Signed-off-by: Pavel Tatashin <pasha.tatashin@xxxxxxxxxx>
Reviewed-by: Steven Sistare <steven.sistare@xxxxxxxxxx>
Reviewed-by: Daniel Jordan <daniel.m.jordan@xxxxxxxxxx>
Reviewed-by: Bob Picco <bob.picco@xxxxxxxxxx>
---
include/linux/memblock.h | 6 ++++--
mm/memblock.c | 38 +++++++++++++++++---------------------
mm/nobootmem.c | 16 ----------------
mm/page_alloc.c | 4 ++++
4 files changed, 25 insertions(+), 39 deletions(-)

diff --git a/include/linux/memblock.h b/include/linux/memblock.h
index 77d427974f57..bae11c7e7bf3 100644
--- a/include/linux/memblock.h
+++ b/include/linux/memblock.h
@@ -61,6 +61,7 @@ extern int memblock_debug;
#ifdef CONFIG_ARCH_DISCARD_MEMBLOCK
#define __init_memblock __meminit
#define __initdata_memblock __meminitdata
+void memblock_discard(void);
#else
#define __init_memblock
#define __initdata_memblock
@@ -74,8 +75,6 @@ phys_addr_t memblock_find_in_range_node(phys_addr_t size, phys_addr_t align,
int nid, ulong flags);
phys_addr_t memblock_find_in_range(phys_addr_t start, phys_addr_t end,
phys_addr_t size, phys_addr_t align);
-phys_addr_t get_allocated_memblock_reserved_regions_info(phys_addr_t *addr);
-phys_addr_t get_allocated_memblock_memory_regions_info(phys_addr_t *addr);
void memblock_allow_resize(void);
int memblock_add_node(phys_addr_t base, phys_addr_t size, int nid);
int memblock_add(phys_addr_t base, phys_addr_t size);
@@ -110,6 +109,9 @@ void __next_mem_range_rev(u64 *idx, int nid, ulong flags,
void __next_reserved_mem_region(u64 *idx, phys_addr_t *out_start,
phys_addr_t *out_end);

+void __memblock_free_early(phys_addr_t base, phys_addr_t size);
+void __memblock_free_late(phys_addr_t base, phys_addr_t size);
+
/**
* for_each_mem_range - iterate through memblock areas from type_a and not
* included in type_b.
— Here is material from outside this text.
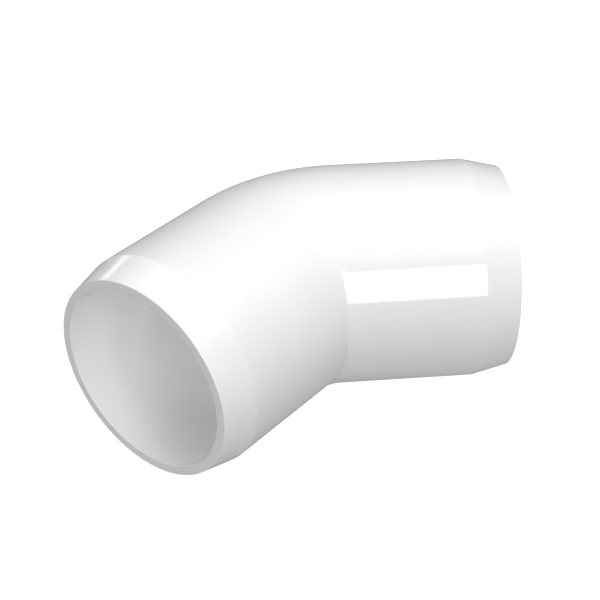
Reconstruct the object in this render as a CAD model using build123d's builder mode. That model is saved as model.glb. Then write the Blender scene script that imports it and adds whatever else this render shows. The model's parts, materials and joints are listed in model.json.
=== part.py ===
"""Forty-five degree elbow for rigid tube: one moulding with a socket at each end.

The elbow lies flat with its bend plane level. +X runs along its length, +Y points to
the outer side of the bend, and the origin is the middle of its footprint on the surface
that it rests on. Sizes are in millimetres and angles in degrees.
"""

from build123d import *
import os
from math import atan2, cos, radians, sin

# The tube that the sockets take
tube_diameter = 33.4
tube_bore = 26.6

# Socket: the tube slides in until its end meets the stop
socket_gap = 0.05
socket_depth = 28.6
socket_wall = 3.25

# The tapered end of each hub, down to a thin flat rim
taper_length = 6.4
rim_wall = 1.75

# The bend between the two hubs
bend_angle = 45.0
bend_inner_radius = 0.4
stop_to_bend = 1.8

# Small roundings left by the mould
rim_rounding = 0.15
stop_rounding = 0.5

# Radii about the axis of the tube
passage_radius = tube_bore / 2
socket_radius = tube_diameter / 2 + socket_gap
body_radius = socket_radius + socket_wall
rim_radius = socket_radius + rim_wall

# The bend is an arc about an upright axis, and each hub is straight from its end
half_bend = radians(bend_angle / 2)
bend_radius = body_radius + bend_inner_radius
hub_length = stop_to_bend + socket_depth
arc_rise = bend_radius * (1 - cos(half_bend))

# How far each hub reaches to the inner side, measured from the end of the bend: to the
# rounded corner of the rim, or to the crease where the taper starts
taper_slope = atan2(body_radius - rim_radius, taper_length)
corner_reach = rim_radius + rim_rounding * (sin(taper_slope) - 1) / cos(taper_slope)
rim_reach = (hub_length - rim_rounding) * sin(half_bend) + corner_reach * cos(half_bend) + rim_rounding
crease_reach = (hub_length - taper_length) * sin(half_bend) + body_radius * cos(half_bend)
inner_reach = arc_rise + max(rim_reach, crease_reach)

# Places: the arc's middle sits off the origin so that the footprint is centred
arc_middle_y = (inner_reach - body_radius) / 2
bend_centre = Vector(0, arc_middle_y - bend_radius, body_radius)
hub_start = bend_centre + Vector(bend_radius * sin(half_bend), bend_radius * cos(half_bend), 0)
hub_direction = Vector(cos(half_bend), -sin(half_bend), 0)
bend_axis = Axis(bend_centre, Vector(0, 0, 1))
hub_axis = Axis(hub_start, hub_direction)

# Planes: across the tube where the hub starts, and along the hub through its axis
across_hub = Plane(origin=hub_start, z_dir=hub_direction)
along_hub = Plane(origin=hub_start, x_dir=hub_direction, z_dir=hub_direction.cross(Vector(0, 0, 1)))

with BuildPart() as elbow:
    # The bend: a ring section carried round the upright axis to the other hub
    with BuildSketch(across_hub):
        Circle(body_radius)
        Circle(passage_radius, mode=Mode.SUBTRACT)
    revolve(axis=bend_axis, revolution_arc=bend_angle)

    # One hub: passage, stop, socket, rim, taper and body as a section turned about its axis
    with BuildSketch(along_hub) as hub_section:
        with BuildLine():
            Polyline(
                (0, passage_radius),
                (stop_to_bend, passage_radius),
                (stop_to_bend, socket_radius),
                (hub_length, socket_radius),
                (hub_length, rim_radius),
                (hub_length - taper_length, body_radius),
                (0, body_radius),
                close=True,
            )
        make_face()
        rim_corners = hub_section.vertices().group_by(Axis.X)[-1]
        fillet(rim_corners, radius=rim_rounding)
        stop_corner = hub_section.vertices().group_by(Axis.X)[1].sort_by(Axis.Y)[0]
        fillet(stop_corner, radius=stop_rounding)
    hub = revolve(axis=hub_axis)

    # The other hub is its mirror image
    mirror(hub, about=Plane.YZ)

elbow.part.label = "elbow_body"

os.makedirs("parts", exist_ok=True)
export_step(elbow.part, "parts/elbow_body.step")
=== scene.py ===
"""Finished look of a forty-five degree slip elbow moulded in gloss white PVC.

The elbow is one moulding, so one closed surface stands for it: the outline of its wall
(body, taper, rim, socket, stop and passage) carried along the bent centreline and round it.
Everything is in metres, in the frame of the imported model.
"""

import json
import logging
import math
from dataclasses import dataclass, field
from enum import Enum

import bpy
import numpy as np
from mathutils import Matrix, Vector


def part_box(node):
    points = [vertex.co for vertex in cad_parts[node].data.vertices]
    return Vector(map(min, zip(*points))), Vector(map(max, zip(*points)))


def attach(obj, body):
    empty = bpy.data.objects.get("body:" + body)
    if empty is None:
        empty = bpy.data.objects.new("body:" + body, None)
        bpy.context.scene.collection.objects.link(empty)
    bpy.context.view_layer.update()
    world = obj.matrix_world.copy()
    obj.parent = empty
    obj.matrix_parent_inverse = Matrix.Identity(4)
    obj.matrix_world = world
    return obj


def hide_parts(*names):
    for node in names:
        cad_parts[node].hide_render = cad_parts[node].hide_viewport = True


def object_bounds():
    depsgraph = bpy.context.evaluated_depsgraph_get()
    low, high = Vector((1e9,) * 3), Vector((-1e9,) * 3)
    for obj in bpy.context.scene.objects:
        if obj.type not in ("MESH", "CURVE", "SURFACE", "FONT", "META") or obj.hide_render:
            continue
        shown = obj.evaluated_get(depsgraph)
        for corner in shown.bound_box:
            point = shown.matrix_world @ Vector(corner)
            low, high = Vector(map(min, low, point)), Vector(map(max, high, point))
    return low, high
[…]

Or just type_a if type_b is NULL.
diff --git a/mm/memblock.c b/mm/memblock.c
index 2cb25fe4452c..bf14aea6ab70 100644
--- a/mm/memblock.c
+++ b/mm/memblock.c
@@ -285,31 +285,27 @@ static void __init_memblock memblock_remove_region(struct memblock_type *type, u
}

#ifdef CONFIG_ARCH_DISCARD_MEMBLOCK
-
-phys_addr_t __init_memblock get_allocated_memblock_reserved_regions_info(
- phys_addr_t *addr)
-{
- if (memblock.reserved.regions == memblock_reserved_init_regions)
- return 0;
-
- *addr = __pa(memblock.reserved.regions);
-
- return PAGE_ALIGN(sizeof(struct memblock_region) *
- memblock.reserved.max);
-}
-
-phys_addr_t __init_memblock get_allocated_memblock_memory_regions_info(
- phys_addr_t *addr)
+/**
+ * Discard memory and reserved arrays if they were allocated
+ */
+void __init memblock_discard(void)
{
- if (memblock.memory.regions == memblock_memory_init_regions)
- return 0;
+ phys_addr_t addr, size;

- *addr = __pa(memblock.memory.regions);
+ if (memblock.reserved.regions != memblock_reserved_init_regions) {
+ addr = __pa(memblock.reserved.regions);
+ size = PAGE_ALIGN(sizeof(struct memblock_region) *
+ memblock.reserved.max);
+ __memblock_free_late(addr, size);
+ }

- return PAGE_ALIGN(sizeof(struct memblock_region) *
- memblock.memory.max);
+ if (memblock.memory.regions == memblock_memory_init_regions) {
+ addr = __pa(memblock.memory.regions);
+ size = PAGE_ALIGN(sizeof(struct memblock_region) *
+ memblock.memory.max);
+ __memblock_free_late(addr, size);
+ }
}
-
#endif

/**
diff --git a/mm/nobootmem.c b/mm/nobootmem.c
index 36454d0f96ee..3637809a18d0 100644
--- a/mm/nobootmem.c
+++ b/mm/nobootmem.c
@@ -146,22 +146,6 @@ static unsigned long __init free_low_memory_core_early(void)
NULL)
count += __free_memory_core(start, end);

-#ifdef CONFIG_ARCH_DISCARD_MEMBLOCK
- {
- phys_addr_t size;
-
- /* Free memblock.reserved array if it was allocated */
- size = get_allocated_memblock_reserved_regions_info(&start);
- if (size)
- count += __free_memory_core(start, start + size);
-
- /* Free memblock.memory array if it was allocated */
- size = get_allocated_memblock_memory_regions_info(&start);
- if (size)
- count += __free_memory_core(start, start + size);
- }
-#endif
-
return count;
}

diff --git a/mm/page_alloc.c b/mm/page_alloc.c
index fc32aa81f359..63d16c185736 100644
--- a/mm/page_alloc.c
+++ b/mm/page_alloc.c
@@ -1584,6 +1584,10 @@ void __init page_alloc_init_late(void)
/* Reinit limits that are based on free pages after the kernel is up */
files_maxfiles_init();
#endif
+#ifdef CONFIG_ARCH_DISCARD_MEMBLOCK
+ /* Discard memblock private memory */
+ memblock_discard();
+#endif

for_each_populated_zone(zone)
set_zone_contiguous(zone);
--
2.14.0